The one and only time I met Barry Hannah, we were sitting on the balcony at City Grocery. We were talking to a Japanese man who had come to Oxford to research addresses in the works of William Faulkner. Our visitor’s English was about as good as my Japanese, and Barry and I tried to hold the thread of conversation, jostled all about by fraternity boys and chattering, fragrant girls.
For two years before I met him, I carried on a letter and phone correspondence with Barry. I first discovered his books when I was working nights at FedEx in Indianapolis. Many was the night I took “Yonder Stands Your Orphan,” or “Airships” to work with me, reading with shivering hands, waiting for the shuttle to take me across I-465 into the yawning maw of the terminal.
Reading Barry’s prose was like someone explaining to me Einstein’s Theory of General Relativity, telling me that time and space were just ways of perceiving the universe.

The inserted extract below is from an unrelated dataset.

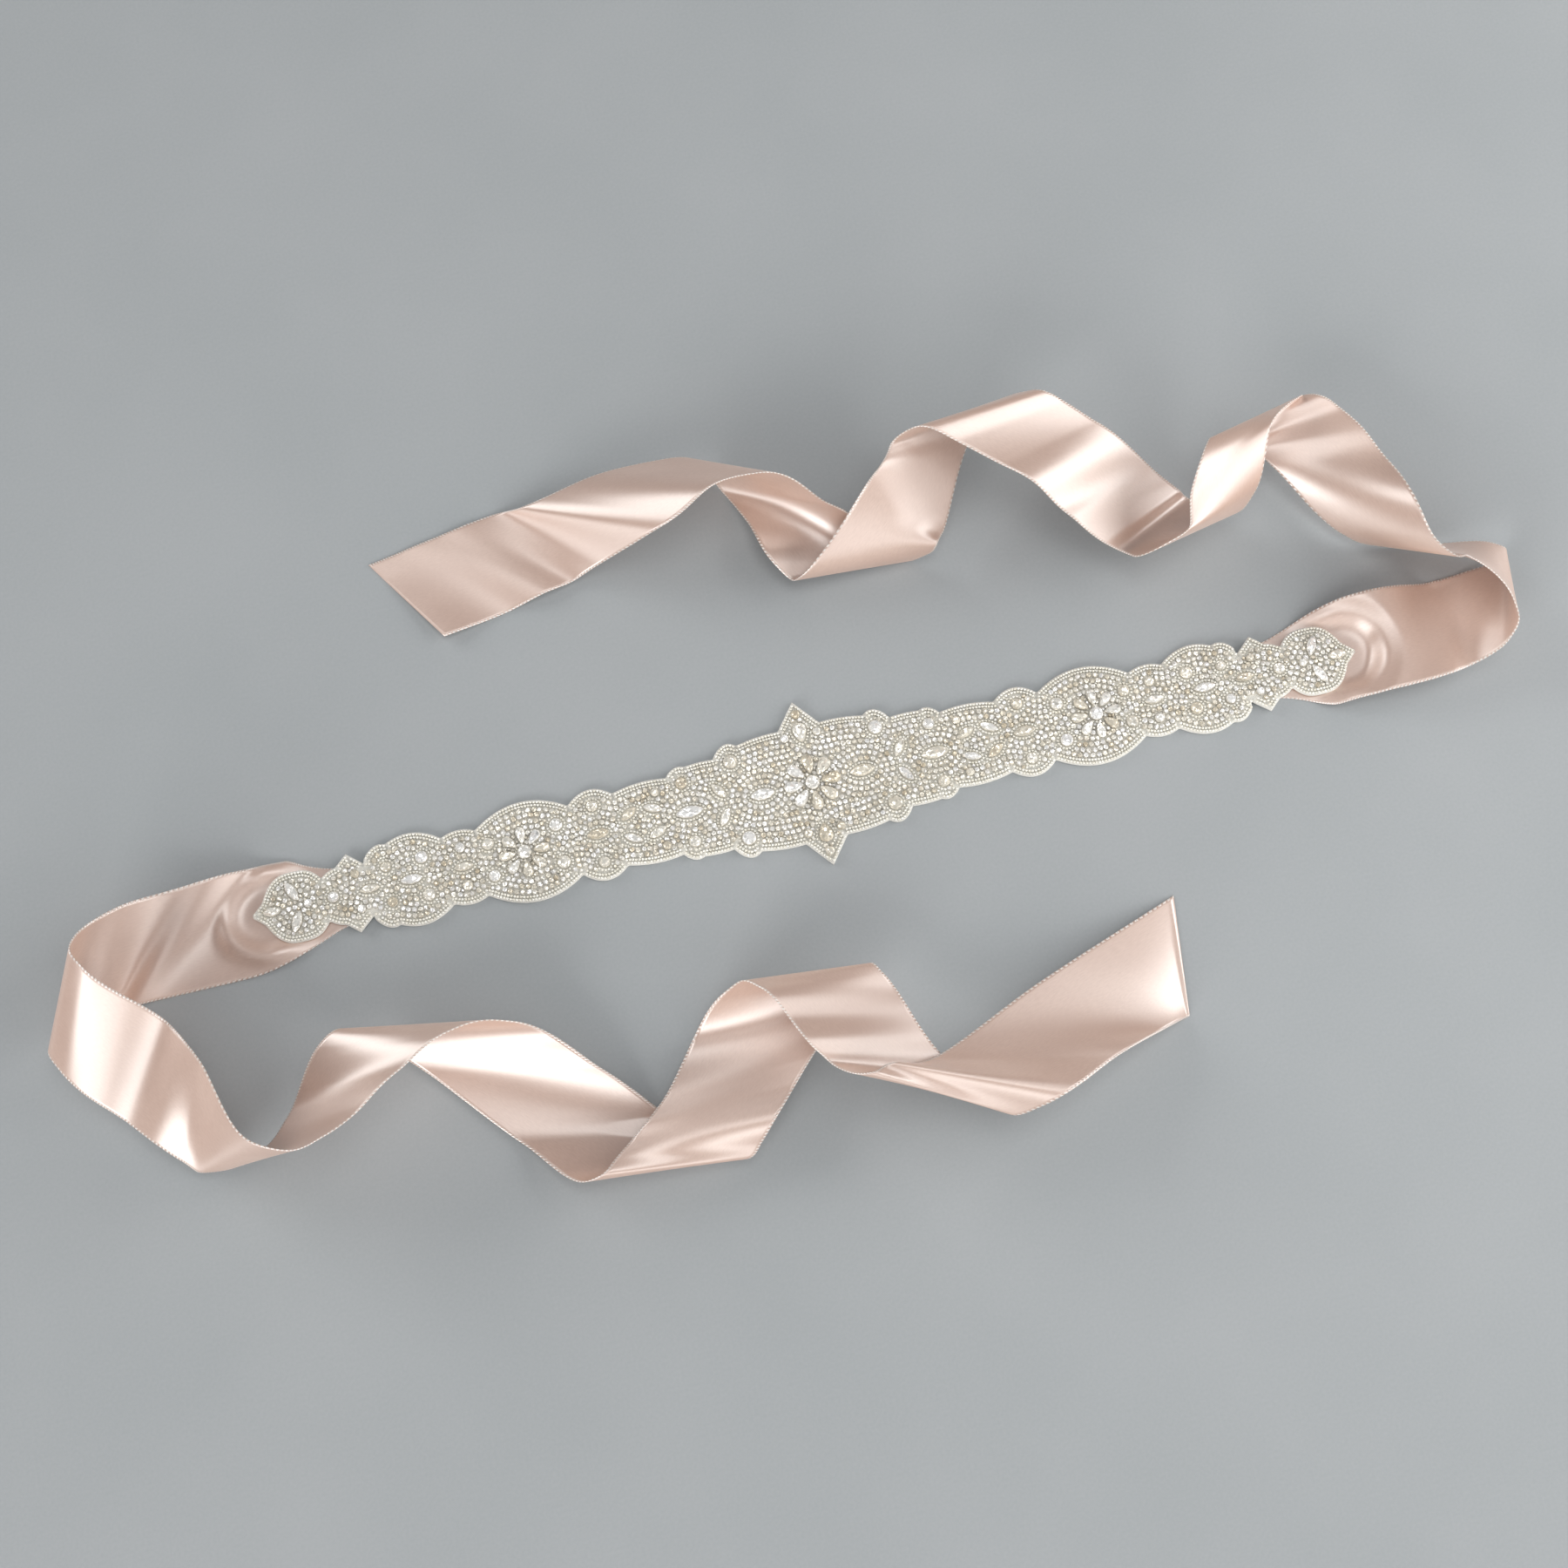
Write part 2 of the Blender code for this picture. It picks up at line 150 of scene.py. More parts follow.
RIGHT_SECTIONS = (
    (-8, 171, 0, 0.5, 89, 0, 1), (-1, 179, 0, 0.5, 88, 0, 3),
    (27, 206, 0, 7, 68, -2, 22), (66, 244, 0, 5.5, 72, -14, 19),
    (82, 260, 3, 10, 68, -23, 19), (90, 263, 7, 15, 69, -30, 13),
    (96, 260, 11, 18, 70, -38, 9), (123, 239, 24, 19.5, 101, -61, 17),
    (134, 229, 27, 19, 131, -51, 35), (143, 223, 34, 19, 140, -52, 34),
    (165, 212, 65, 20.5, 162, -22, 28), (196, 200, 85, 16, -169, -9, 15),
    (212, 190, 86, 20, -159, 7, 33), (224, 187, 86, 29.5, -163, 18, 33),
    (244, 172, 71, 34.5, -153, 4, 21), (260, 165, 55, 27.5, -158, 26, 11),
    (277, 151, 55, 14.5, -159, 22, 30), (281, 148, 59, 11, -153, 23, 26),
    (297, 140, 65, 12.5, -154, 22, 31), (342, 112, 92, 34, -160, 19, 33),
    (374, 86, 109, 37, -168, 18, 41), (385, 77, 110, 32.5, -165, 20, 39),
    (390, 73, 107, 30.5, -164, 26, 36), (422, 54, 83, 23, 155, 34, 2),
    (448, 37, 72, 9, 179, 5, 36), (455, 33, 73, 4.5, 179, 8, 34),
    (462, 29, 78, 5, 173, 11, 39), (479, 22, 91, 8, 157, 2, 36),
    (501, 12, 107, 11, 145, -22, 43), (526, -4, 118, 21, 139, -35, 37),
    (535, -14, 119, 21, 142, -34, 38), (577, -55, 111, 19.5, 148, -23, 50),
    (598, -73, 112, 3, 137, -8, 35), (616, -90, 109, 2, 137, -2, 36),
    (655, -128, 102, 1, 122, 0, 23),
)


def smooth_step(low, high, value):
    """0 below low, 1 above high, and a soft rise between."""
    share = np.clip((np.asarray(value, float) - low) / (high - low), 0, 1)
    return share * share * (3 - 2 * share)


def selvedges(sections, along):
    """Both selvedges at the given ribbon lengths, as two arrays of points."""
    rows = np.array(sections, float)
    keys = rows[:, 0] * MM
    yaw, rise, slant = np.radians(rows[:, 4:].T)
    heading = np.stack([np.cos(yaw) * np.cos(rise), np.sin(yaw) * np.cos(rise), np.sin(rise)], 1)
    reach = heading * (RIBBON_WIDTH / 2 / np.cos(slant))[:, None]
    return [smooth_curve(keys, rows[:, 1:4] * MM + side * reach, along) for side in (-1, 1)]


def smooth_curve(keys, points, along):
    """A cubic through the points, with slopes from their neighbours."""
    spans = np.diff(keys)[:, None]
    chords = np.diff(points, axis=0) / spans
    inner = (chords[:-1] * spans[1:] + chords[1:] * spans[:-1]) / (spans[:-1] + spans[1:])
    slopes = np.vstack([chords[:1], inner, chords[-1:]])
    i = np.clip(np.searchsorted(keys, along, side="right") - 1, 0, len(keys) - 2)
    span = spans[i]
    t = ((along - keys[i])[:, None]) / span
    return (points[i] * (2 * t ** 3 - 3 * t ** 2 + 1) + slopes[i] * (t ** 3 - 2 * t ** 2 + t) * span
            + points[i + 1] * (3 * t ** 2 - 2 * t ** 3) + slopes[i + 1] * (t ** 3 - t ** 2) * span)


print("tails:", LEFT_SECTIONS[-1][0] - LEFT_SECTIONS[0][0], "and",
      RIGHT_SECTIONS[-1][0] - RIGHT_SECTIONS[0][0], "mm long")

# %% [markdown]
# ## The ribbon as cloth
#
# Each tail is one continuous thin sheet.  Near the panel it is drawn together
# and sewn down, so the satin puffs up in a soft ridge round the panel's round
# end, with a hollow inside it.  Further on, soft creases run across it, uneven
# in length and depth.  A ribbon bends only along lines from one selvedge to the
# other, so each crease is a row of a short table that lifts or sinks the two
# selvedges at one place, and a smooth curve joins the rows.

# %% Soft creases
WAVE_SHARE = 0.85               # how much of the lifts below the cloth takes up

# columns: along, lift of the first selvedge, lift of the second (mm)
LEFT_WAVES = (
    (42, 0, 0), (55, 1.5, 0), (66, -1.5, -3), (78, 1, 2), (90, 0, -1),
    (104, 1.5, 1.5), (118, -2, -0.5), (130, -0.5, -1), (144, 0, -1.5), (154, 2, 2), (165, 1, 0.5),
    (179, -3, -2), (189, -2, -1), (198, 0, 0), (214, 0, 2), (222, -3.5, 1), (230, -1.5, -3),
    (240, -2.5, -0.5), (254, 1, -1), (264, 4, 0.5), (272, 0, 1), (282, 0, -1), (299, 3, -2),
    (308, 3, -1.5), (320, 2, -0.5), (334, 0, -0.5), (348, -2.5, -2), (360, -2, -1), (372, 0, 0),
    (384, 0, -1), (395, 4, -0.5),
    (408, -2.5, 4.5), (420, -5, 3.5), (440, 0, -2.5), (452, -0.5, 2.5), (463, 0, 0), (477, -5, 0.5),
    (486, -1, -1.5), (496, 4, 2), (502, 5, 0), (509, 2, -4), (518, 0, 0), (526, 1.5, 0), (536, -2, -2),
    (546, 0.5, 2), (554, -1.5, 1.5), (580, -1, 1.5), (615, 0.5, 0), (640, -1.5, -0.5),
)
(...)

I didn’t know words could be arranged like that, or that a man could be so skillful at his craft that he could soak every word of a short story in a deep, wet theme.
“I loved it when T. Bandini climbed the Confederate soldier there,” I said, referring to one of Barry’s stories in “High Lonesome.”
“He was based on a real person,” Barry told me. “But, I’d better not tell you who it was.”
Sometimes Barry wasn’t well enough, or social enough, to come to the phone. When he did, I always ended our conversations by saying, “Barry, you hang in there. You are a treasure to those of us who love words.”
“You’re sweet, Galen,” he’d tell me, then scurry back into his private life.
When I left him on the balcony of City Grocery last summer, he signed two books for me, saying, “To Galen: A real pro and now a pal.” I said I was honored to meet him.
“Let’s just skip the honor stuff, all right?” he said.
I think the last thing I said to Barry was, “Thank you, sir. Thanks for the work.”
There were a thousand conversations we never got to have, a thousand questions I was never able to ask.
Barry Hannah was a fierce artist, a craftsman who made words do what he wanted them to. Now that he’s dead, I wont’ wish, like a fool, that I had known him longer, or that I’d said something different the last time I saw him. I’ll only say that he changed me, and I’ll never forget the evening, on the Oxford square, when he called me friend.